- Born: Anna Welby
- Died: 1721
- Known for: running an iron business and family empire
- Spouse: William Cotton
- Children: William Westby Cotton

= Anna Cotton =

English nonconformist and ironmaster (died 1721)

Anna Cotton or Anna Welby (died 1721) was an English nonconformist and ironmaster. She was the second wife of William Cotton who was an ironmaster. She took control of his business and became a matriarch head of his family after he died.

==Life==
Cotton was born in the 1600s and she became the second wife of William Cotton who was an ironmaster in south Yorkshire on 7 March 1683. William had eleven children by his first wife, Eleanor. William and Eleanor, and later Anna became followers of the Reverend Oliver Heywood who was a nonconformist minister. Anna had a son William Westby Cotton who was baptised in 1689.

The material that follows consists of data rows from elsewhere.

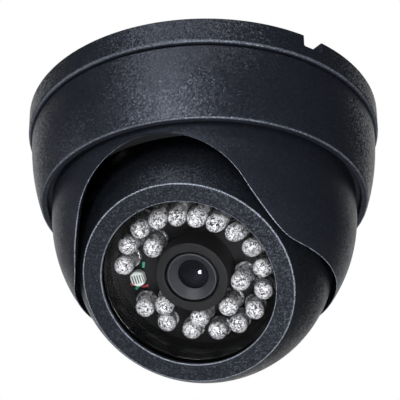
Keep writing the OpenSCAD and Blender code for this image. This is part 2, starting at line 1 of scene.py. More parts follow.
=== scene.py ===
"""Ceiling dome camera: its finished pieces and their materials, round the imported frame."""

import math

import bmesh
import bpy
from mathutils import Matrix, Vector


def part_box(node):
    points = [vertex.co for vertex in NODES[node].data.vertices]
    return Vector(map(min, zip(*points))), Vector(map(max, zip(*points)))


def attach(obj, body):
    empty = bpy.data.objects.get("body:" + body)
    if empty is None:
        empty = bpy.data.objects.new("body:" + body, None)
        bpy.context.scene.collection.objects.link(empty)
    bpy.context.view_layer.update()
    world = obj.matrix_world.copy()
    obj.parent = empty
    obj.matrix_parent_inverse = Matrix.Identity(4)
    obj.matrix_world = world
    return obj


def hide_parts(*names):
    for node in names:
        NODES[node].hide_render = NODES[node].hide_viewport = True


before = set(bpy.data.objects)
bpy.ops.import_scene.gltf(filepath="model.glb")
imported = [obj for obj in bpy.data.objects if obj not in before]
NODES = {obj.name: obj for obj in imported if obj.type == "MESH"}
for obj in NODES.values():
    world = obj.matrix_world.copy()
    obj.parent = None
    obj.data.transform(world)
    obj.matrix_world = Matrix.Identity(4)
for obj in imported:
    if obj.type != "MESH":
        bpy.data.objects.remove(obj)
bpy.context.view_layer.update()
MM = 0.001

# ---------------------------------------------------------------- sizes, in mm


def low_z(node):
    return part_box(node)[0].z / MM


def high_z(node):
    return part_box(node)[1].z / MM


def half_x(node):
    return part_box(node)[1].x / MM


# down the camera's axis
BASE_R = half_x("mounting_base")
BASE_H = 7.1
PLATE_T = 2.6
RIM_WALL = 2.4
RING_TOP = high_z("locking_ring")
RING_LOW = low_z("locking_ring")
RING_BULGE = 58.0
BULGE_Z = RING_LOW + 18.2
FLANGE_R = half_x("dome_cover")
FLANGE_TOP = high_z("dome_cover")
FLANGE_LOW = FLANGE_TOP - 2.0
NECK_H = 5.3
COVER_Z = FLANGE_LOW - NECK_H
COVER_R = FLANGE_R - 2.2
COVER_IN = COVER_R - 2.0
OPEN_R = 33.53
RING_R = FLANGE_R + 3.8
RING_IN = RING_R - 2.7
COLLAR_R = RING_IN - 2.7
COLLAR_IN = COLLAR_R - 2.2
COLLAR_LOW = -22.4
LIP_TOP = RING_LOW + 2.0
LIP_IN = COVER_R + 1.2
LUG_TOP = RING_TOP - 6.6
LUG_T = 2.1
LUG_ANGLE = 30.0
STOP_ANGLE = 3.0
SCREW_CIRCLE_R = 30.0
SCREW_HOLE_R = 2.25
CABLE_HOLE_R = 7.0
NOTCH_AT, NOTCH_W, NOTCH_H = 57.0, 6.0, 3.5
# arch of the dome cover
ARCH_R, ARCH_TOP, ARCH_FLARE = 23.5, 29.6, math.radians(20)
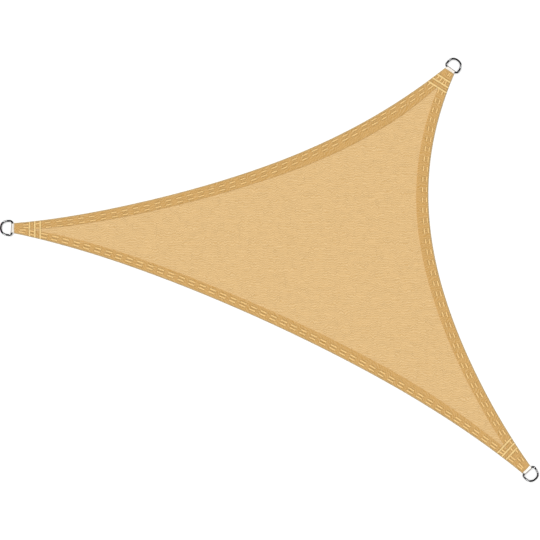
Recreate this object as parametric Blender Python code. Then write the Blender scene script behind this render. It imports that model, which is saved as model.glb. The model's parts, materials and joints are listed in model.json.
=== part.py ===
"""Three-sided shade sail, laid out flat.

One panel of knitted shade cloth has three hollow-cut sides with a folded and
twice-stitched hem.  A webbing loop is sewn into each blunt tip and holds the
straight bar of a welded D-ring.

Metres, +Z up.  The underside of the cloth lies on z = 0 and the origin is
under the middle of the whole part.  +X runs along the longest extent.
"""

from collections import namedtuple
import math

import bmesh
import bpy
from mathutils import Vector
from mathutils.geometry import delaunay_2d_cdt
import numpy as np

# --- driving dimensions -----------------------------------------------------

# Where each blunt tip of the cloth ends (its middle), the way it points and
# half the width of its end, then how its ring lies: skewed in its loop, the
# bar's centre this far out from the cloth's end, and off to the left of the
# tip's middle line.  Angles are degrees about +Z.
Corner = namedtuple("Corner", "name x y heading half ring_turn ring_out ring_off")
CORNERS = (
    Corner("left", -1.0837, 0.1766, 180.0, 0.0212, -3.5, 0.0064, 0.0),
    Corner("top", 0.7646, 0.8434, 57.5, 0.0232, -3.5, 0.0080, -0.0013),
    Corner("right", 1.0896, -0.8466, -45.0, 0.0231, -3.5, 0.0070, 0.0011),
)

# Each side runs clockwise from one tip to the next.  sag is the depth of its
# hollow at mid chord; skew, fullness and twist shape the curve.  The hem's
# width is given at nine even stations from the start of the side to its end,
# and the distances of its two stitch rows from the outer edge at five.
Side = namedtuple(
    "Side", "name start end sag skew fullness twist hem outer_row inner_row")
SIDES = (
    Side("upper", "left", "top", 0.1325, -0.217, -0.113, -0.107,
         hem=(0.0288, 0.0405, 0.0455, 0.0493, 0.0530, 0.0591, 0.0620, 0.0576, 0.0400),
         outer_row=(0.0112, 0.0197, 0.0206, 0.0129, 0.0143),
         inner_row=(0.0314, 0.0367, 0.0383, 0.0297, 0.0303)),
    Side("flank", "top", "right", 0.2252, 0.261, -0.066, 0.052,
         hem=(0.0389, 0.0465, 0.0501, 0.0515, 0.0500, 0.0488, 0.0476, 0.0450, 0.0405),
         outer_row=(0.0198, 0.0084, 0.0130, 0.0217, 0.0105),
         inner_row=(0.0376, 0.0247, 0.0294, 0.0372, 0.0244)),
    Side("lower", "right", "left", 0.1195, 0.048, -0.221, 0.030,
         hem=(0.0330, 0.0442, 0.0523, 0.0520, 0.0496, 0.0461, 0.0442, 0.0401, 0.0280),
         outer_row=(0.0124, 0.0124, 0.0181, 0.0174, 0.0098),
         inner_row=(0.0249, 0.0257, 0.0315, 0.0306, 0.0241)),
)

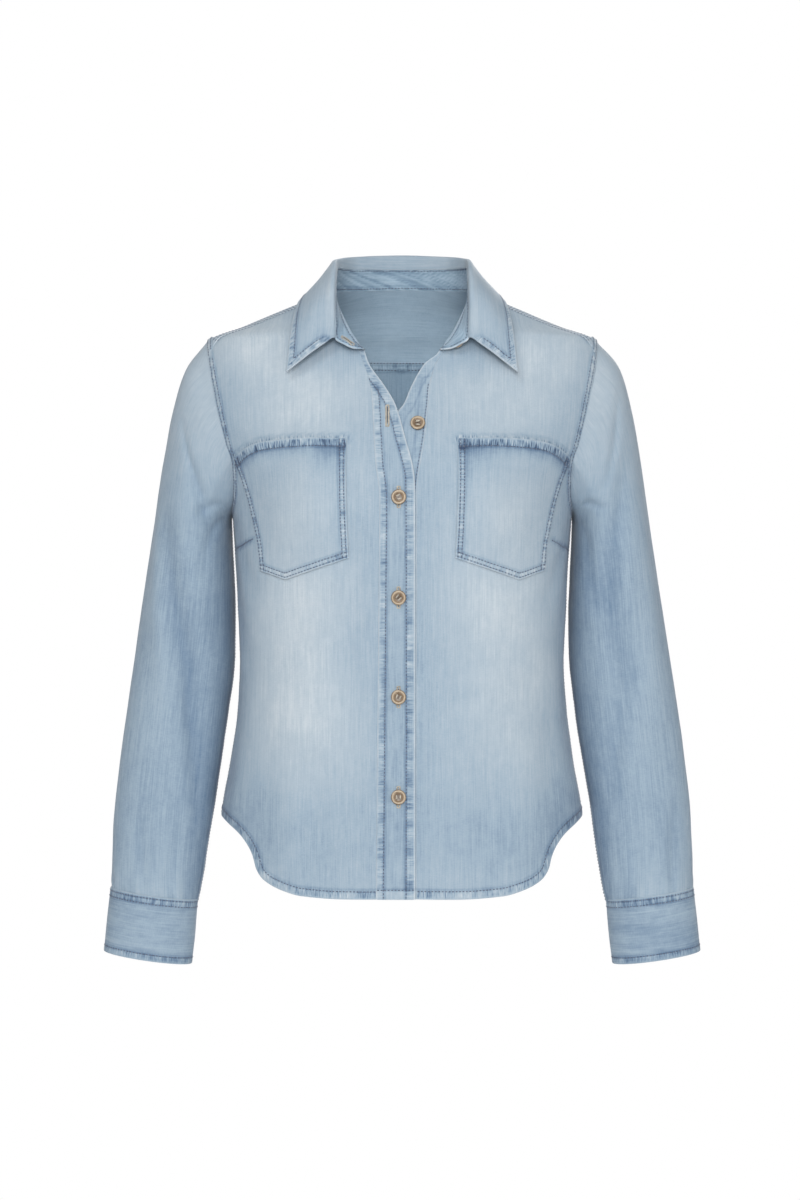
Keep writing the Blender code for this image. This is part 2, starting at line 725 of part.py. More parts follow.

On 6 May 1703 her husband died and she and her brother-in-law, Daniel Cotton, had to look after the four surviving children. Her husband's empire was being encroached by his former partner John Spencer of Cannon Hall who was known for taking advantage of partners who died. It fell upon Anna to defend their possessions and rights. Her children made marriages that consolidated the family's position. The eldest daughter Frances was married to William Vernon who looked after their Warmingham forge and the second daughter, Anna, married Edward Kendall who co-managed the Staffordshire works. Her son William (Westby Cotton) was married to his first cousin Anna Cotton whose father was Daniel Cotton. In 1716 Anna started to retire and she transferred her control of the Colne bridge forge to her son William. She told John Spencer but he appears to have taken little notice as they had to remind him of £600 owed to them and for not receiving the May 1717 accounts.

Reverend Thomas Dickinson of Darton, who was the Reverend Oliver Heywood's replacement, records her death as 8 July 1721 at Stourbridge. She was buried at Darton on 13 July. After her death the Cotton family continued their iron based empire.